There is a distinction between a solar power bank and a solar charger. While both use the sun to charge your devices, a solar charger needs to be in direct sunlight while charging. A solar power bank on the other hand, stores the charge, so it can still be used even when the sun isn't shining.
So now that we know the general principles, what are the pros and cons of using a solar power bank?
Pros and Cons of Solar Power Banks
A solar power bank certainly sounds great in principle. Like a regular power bank, but can be powered by the sun, for free. Ideal for going out and about. But it isn't necessarily as straightforward as it might first appear.
Convenience. Most obviously, as we've already suggested, you can charge your power bank using the sun.

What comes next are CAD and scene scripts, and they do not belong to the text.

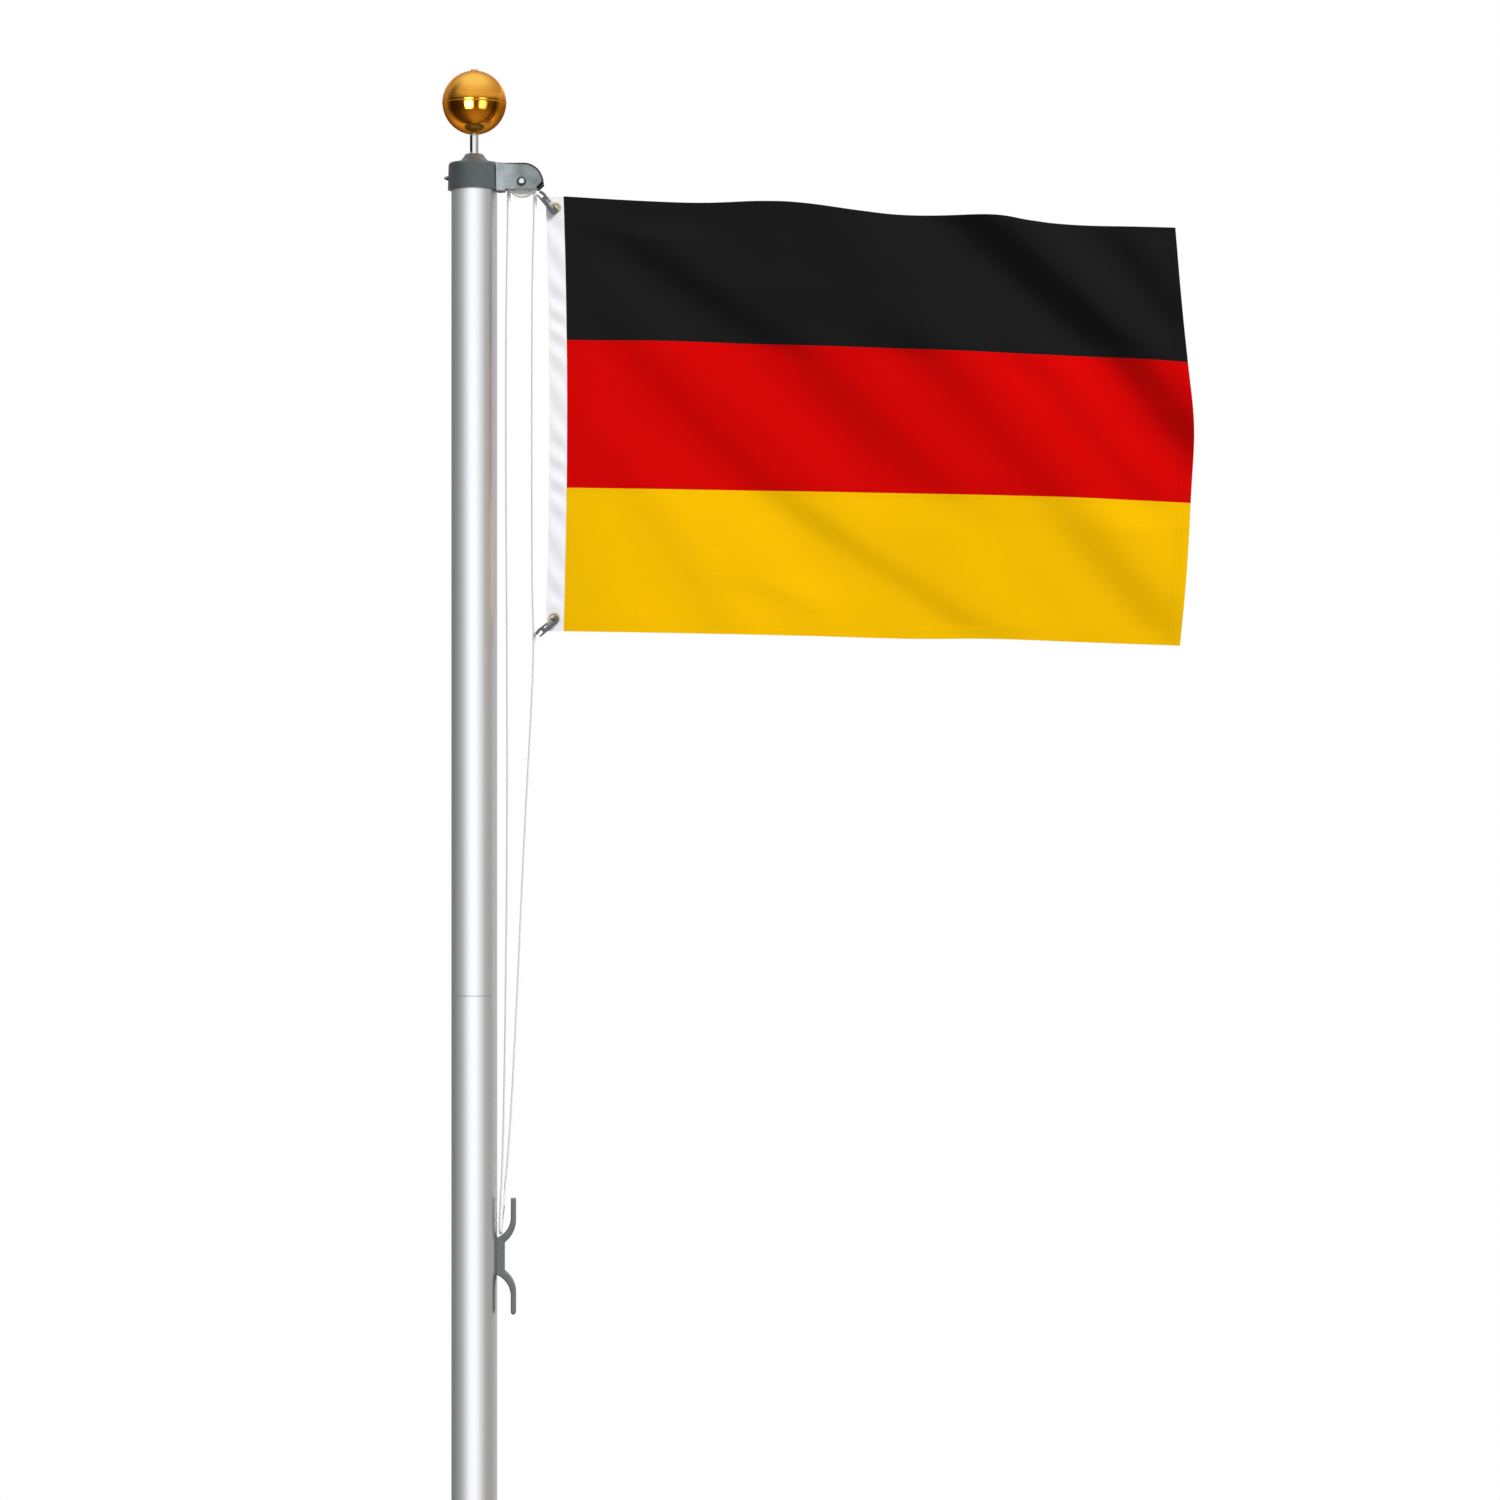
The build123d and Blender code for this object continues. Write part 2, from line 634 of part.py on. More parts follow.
def fly_lines():
    """The stripes' four borders, top first."""
    return [
        border(1, [(0.2004, 0.985), (0.3783, 0.985), (0.5493, 0.9551), (0.6811, 0.9585),
                   (0.8105, 0.9335), (0.9769, 0.9269)]),
        border(0.6709, [(0.3148, 0.661), (0.5378, 0.6503), (0.7619, 0.6377), (0.9977, 0.6186)]),
        border(0.3302, [(0.3136, 0.3236), (0.5378, 0.3169), (0.7619, 0.3108), (1.0012, 0.2962)]),
        border(0, [(0.3772, -0.0088), (0.6337, -0.0204), (0.7296, -0.0155), (0.985, -0.0321)]),
    ]


def stripe(number, cloth):
    """One stripe: the cloth between two border lines, the hoist edge and the fly edge."""
    lines = fly_lines()
    upper = lines[number]
    lower = lines[number + 1]
    reach = 3 * overshoot
    inner_x = header_right_x - overshoot
    outline = Polyline((inner_x, upper[0][1]), *upper, *reversed(lower), (inner_x, lower[0][1]), close=True)
    panel = cloth & plate(outline.edges(), -reach, reach)
    far_x = header_right_x - reach
    header_side = plate([
        hoist_edge(header_right_x),
        Line((header_right_x, flag_top_z), (header_right_x, flag_top_z + overshoot)),
        Line((header_right_x, flag_top_z + overshoot), (far_x, flag_top_z + overshoot)),
        Line((far_x, flag_top_z + overshoot), (far_x, flag_bottom_z - overshoot)),
        Line((far_x, flag_bottom_z - overshoot), (header_right_x, flag_bottom_z - overshoot)),
        Line((header_right_x, flag_bottom_z - overshoot), (header_right_x, flag_bottom_z)),
    ], -reach, reach)
    return panel - header_side


cloth = waving_cloth()
low_screw_z, high_screw_z = cleat_screw_heights()
parts = {
    "pole_section_bottom": pole_section(0, first_seam_z),
    "pole_section_middle": pole_section(first_seam_z, second_seam_z) - cleat_screw_holes(),
    "pole_section_top": top_section(),
    "truck_cap": truck_cap(),
    "truck_arm": truck_arm(),
    "truck_set_screw": set_screw(),
    "sheave": sheave(),
    "sheave_pin": sheave_pin(),
    "finial_spindle": finial_spindle(),
    "finial_ball_lower": ball_half(False),
    "finial_ball_upper": ball_half(True),
    "finial_top_plug": top_plug(),
    "halyard_fall": halyard_fall(),
    "halyard_upper_run": halyard_upper_run(),
    "halyard_middle_run": halyard_middle_run(),
    "halyard_lower_run": halyard_lower_run(),
    "cleat": cleat(),
    "cleat_screw_lower": cleat_screw(low_screw_z),
    "cleat_screw_upper": cleat_screw(high_screw_z),
    "upper_clip": snap_clip(upper_clip_at, upper_clip_turn),
    "lower_clip": snap_clip(lower_clip_at, lower_clip_turn),
    "upper_grommet": grommet(upper_grommet_at),
    "lower_grommet": grommet(lower_grommet_at),
    "flag_header": flag_header(),
    "flag_stripe_upper": stripe(0, cloth),
    "flag_stripe_middle": stripe(1, cloth),
    "flag_stripe_lower": stripe(2, cloth),
}

os.makedirs("parts", exist_ok=True)
for name, shape in parts.items():
    export_step(shape, "parts/" + name + ".step")
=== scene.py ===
import math
from contextlib import contextmanager

import bmesh
import bpy
import numpy as np
from bpy.props import FloatProperty, FloatVectorProperty, IntProperty, PointerProperty, StringProperty
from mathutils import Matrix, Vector


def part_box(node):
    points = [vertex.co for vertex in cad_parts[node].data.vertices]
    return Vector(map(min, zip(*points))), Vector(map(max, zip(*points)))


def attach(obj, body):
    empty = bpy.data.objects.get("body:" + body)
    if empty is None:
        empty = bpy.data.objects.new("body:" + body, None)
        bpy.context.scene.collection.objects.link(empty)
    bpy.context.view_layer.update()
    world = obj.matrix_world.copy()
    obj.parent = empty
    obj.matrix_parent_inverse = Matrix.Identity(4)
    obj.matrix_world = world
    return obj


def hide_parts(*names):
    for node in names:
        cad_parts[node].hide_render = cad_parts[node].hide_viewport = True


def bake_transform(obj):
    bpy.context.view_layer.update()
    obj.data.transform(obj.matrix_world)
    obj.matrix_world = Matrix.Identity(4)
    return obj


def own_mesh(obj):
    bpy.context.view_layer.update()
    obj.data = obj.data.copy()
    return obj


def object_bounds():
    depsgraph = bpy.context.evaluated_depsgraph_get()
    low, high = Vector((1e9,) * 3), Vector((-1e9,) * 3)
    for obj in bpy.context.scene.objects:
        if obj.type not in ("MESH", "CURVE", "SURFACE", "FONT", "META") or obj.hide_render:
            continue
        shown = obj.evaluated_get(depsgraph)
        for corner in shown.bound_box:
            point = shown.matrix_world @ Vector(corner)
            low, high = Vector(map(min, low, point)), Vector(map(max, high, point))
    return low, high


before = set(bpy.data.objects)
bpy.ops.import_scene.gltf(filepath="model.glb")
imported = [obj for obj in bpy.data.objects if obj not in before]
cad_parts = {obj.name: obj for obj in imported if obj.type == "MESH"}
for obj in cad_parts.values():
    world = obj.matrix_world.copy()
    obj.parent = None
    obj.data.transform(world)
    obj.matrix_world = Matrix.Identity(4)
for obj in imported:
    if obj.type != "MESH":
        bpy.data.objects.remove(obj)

bl_info = {
    "name": "Flagpole with ball finial, halyard and striped flag",
    "version": (1, 0, 0),
    "blender": (4, 5, 0),
    "location": "3D View > Sidebar > Flagpole",
    "description": "Finishes a sectional aluminium flagpole: metals, rope, cloth, and the studio round it",
    "category": "Object",
}

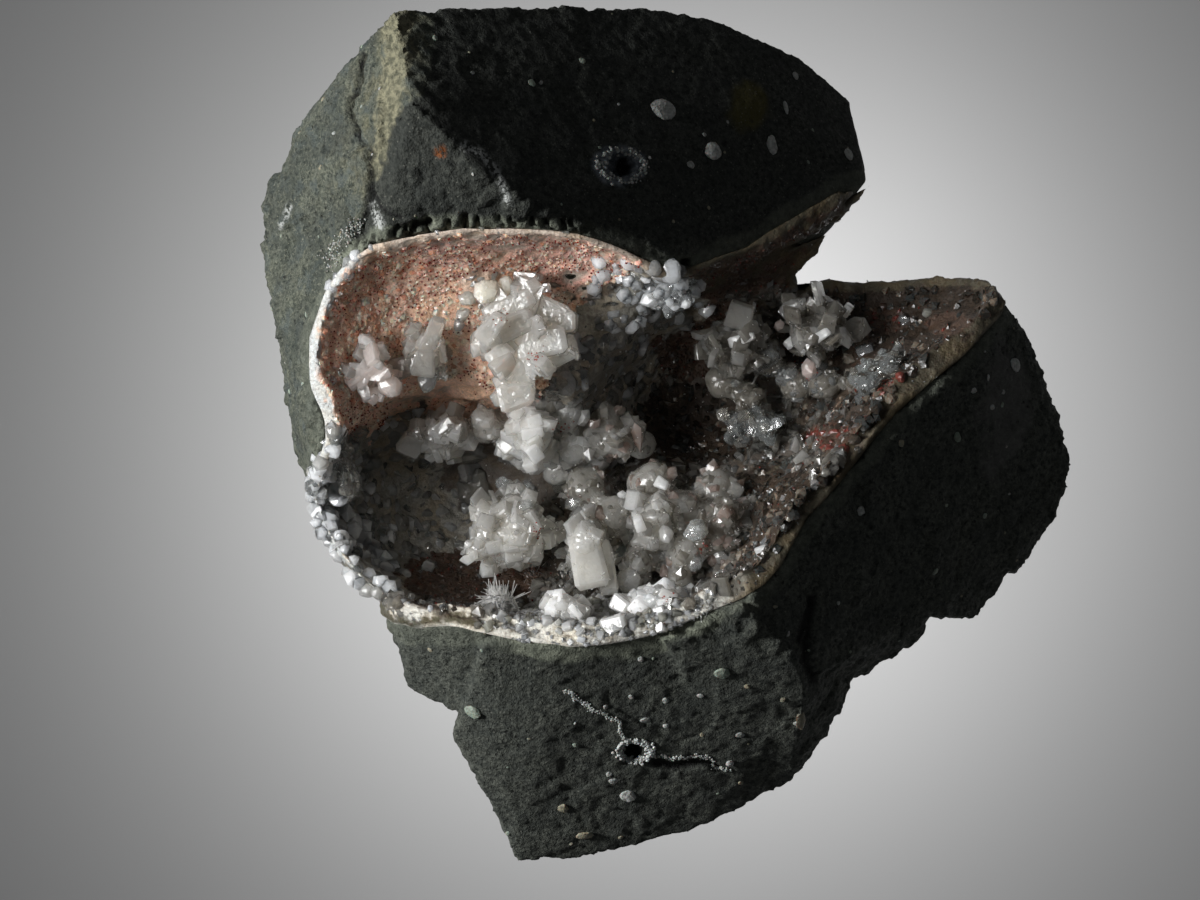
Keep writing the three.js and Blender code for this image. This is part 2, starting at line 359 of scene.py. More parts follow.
def basalt_finish():
    f = Finish("basalt", Roughness=0.85, Specular_IOR_Level=0.35)
    fine = f.cloud(0.8, 5.0, 0.75)
    lumps = f.cloud(5.0, 3.0)
    body = f.mixed(f.stretch(fine, 0.36, 0.66), (0.018, 0.022, 0.019), (0.145, 0.155, 0.128))
    body = f.mixed(f.stretch(lumps, 0.4, 0.65, 0.0, 0.5), body, (0.050, 0.058, 0.052))
    pale = f.mixed(f.stretch(fine, 0.36, 0.64), (0.035, 0.045, 0.037), (0.20, 0.215, 0.165))
    yellow = f.mixed(f.stretch(fine, 0.34, 0.68), (0.06, 0.063, 0.04), (0.26, 0.25, 0.155))
    pale = f.mixed(f.times(f.number("sallow"), f.stretch(f.cloud(3.5, 4.0), 0.42, 0.58)), pale, yellow)
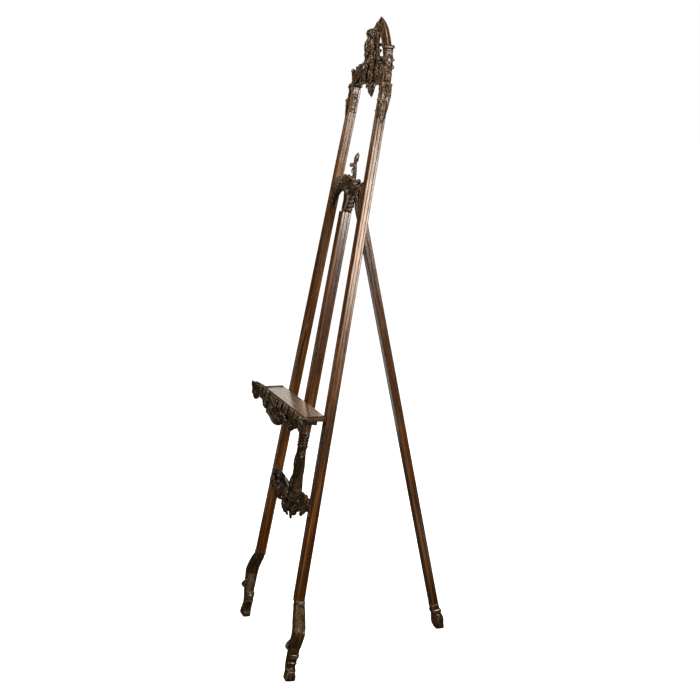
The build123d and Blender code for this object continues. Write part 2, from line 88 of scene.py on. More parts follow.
# ---------- carving kit: closed shells that are fused into one carved piece ----------
def smooth_path(points, count):
    """A Catmull-Rom curve through the points, evenly sampled by parameter."""
    points = np.array(points, float)
    padded = np.vstack([2 * points[0] - points[1], points, 2 * points[-1] - points[-2]])
    at = np.linspace(0, len(points) - 1 - 1e-9, count)
    i = at.astype(int)
    t = (at - i)[:, None]
    a, b, c, d = padded[i], padded[i + 1], padded[i + 2], padded[i + 3]
    return 0.5 * (2 * b + (c - a) * t + (2 * a - 5 * b + 4 * c - d) * t ** 2
                  + (3 * b - a - 3 * c + d) * t ** 3)


def spread(values, count):
    """A list of sizes along a path, eased over its samples."""
    values = np.atleast_1d(np.array(values, float))
    if len(values) == 1:
        return np.full(count, values[0])
    return np.interp(np.linspace(0, len(values) - 1, count), np.arange(len(values)), values)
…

If you are miles away from civilisation, you won't worry about finding a power outlet to charge your devices or your power bank. And because it stores power, you can use it even when the sun isn't shining.
Free Energy. Once you've paid for the power bank itself, then, in theory, you won't need to pay for energy to charge it in future. Solar energy is basically free. As long as you have enough sunshine, you can charge your devices without it costing you anything. And at a time of rising energy prices, that's no bad thing.
Durability. A solar power bank is generally made with the expectation that it's going to be used in the great outdoors, for obvious reasons. As a result, they are often made to be rugged and durable, with many offering water resistance and dust proofing, as well as drop protection.
Environmental Impact. Solar power is clean, renewable energy. The only environmental impact is in the construction of the device itself. But you won't then be compounding that by using additional energy, potentially generated by fossil fuels, to charge your power bank. So if environmental concerns are a factor for you, this could be a significant benefit.
So far, so good. But there are some potential drawbacks as well.
Practicality. While the principle of solar charging is great, let's be realistic for a moment. There are plenty of parts of the world where the skies are often cloudy, and the days are short. This will have an impact on how effectively your solar power bank can charge itself. You may find it takes far longer than a conventional, mains-operated power bank.
Of course, this won't apply to everyone. If you are planning on using it somewhere that has plenty of sunshine, this will be less of a concern. And some solar power banks can also be mains charged, to give you maximum flexibility.
Cost. While solar energy is free, the amount of money you'll actually save on charging your power bank isn't likely to make you a millionaire. And consider as well, how often you are likely to use it. If you use it very occasionally as an emergency option, then the energy savings you might make will be even less significant.
Size. The size of a power bank is often directly linked to how much charge it can hold. And a solar power bank is no exception. Add to that the space needed for the solar panels, and potentially they will be bulkier because they are designed for outdoor use. So they can take up more space, and weigh more, than an equivalent standard power bank.
Are Solar Power Banks Worth It?
There are plenty of good reasons to recommend a solar power bank. But they aren't perfect, and may not be suitable for everyone. It's up to you to weigh up the pros and cons, and decide whether or not one of these will fit your needs and lifestyle.
In the right circumstances though, they could be a great addition for someone who wants to make sure they can charge their devices while on the go.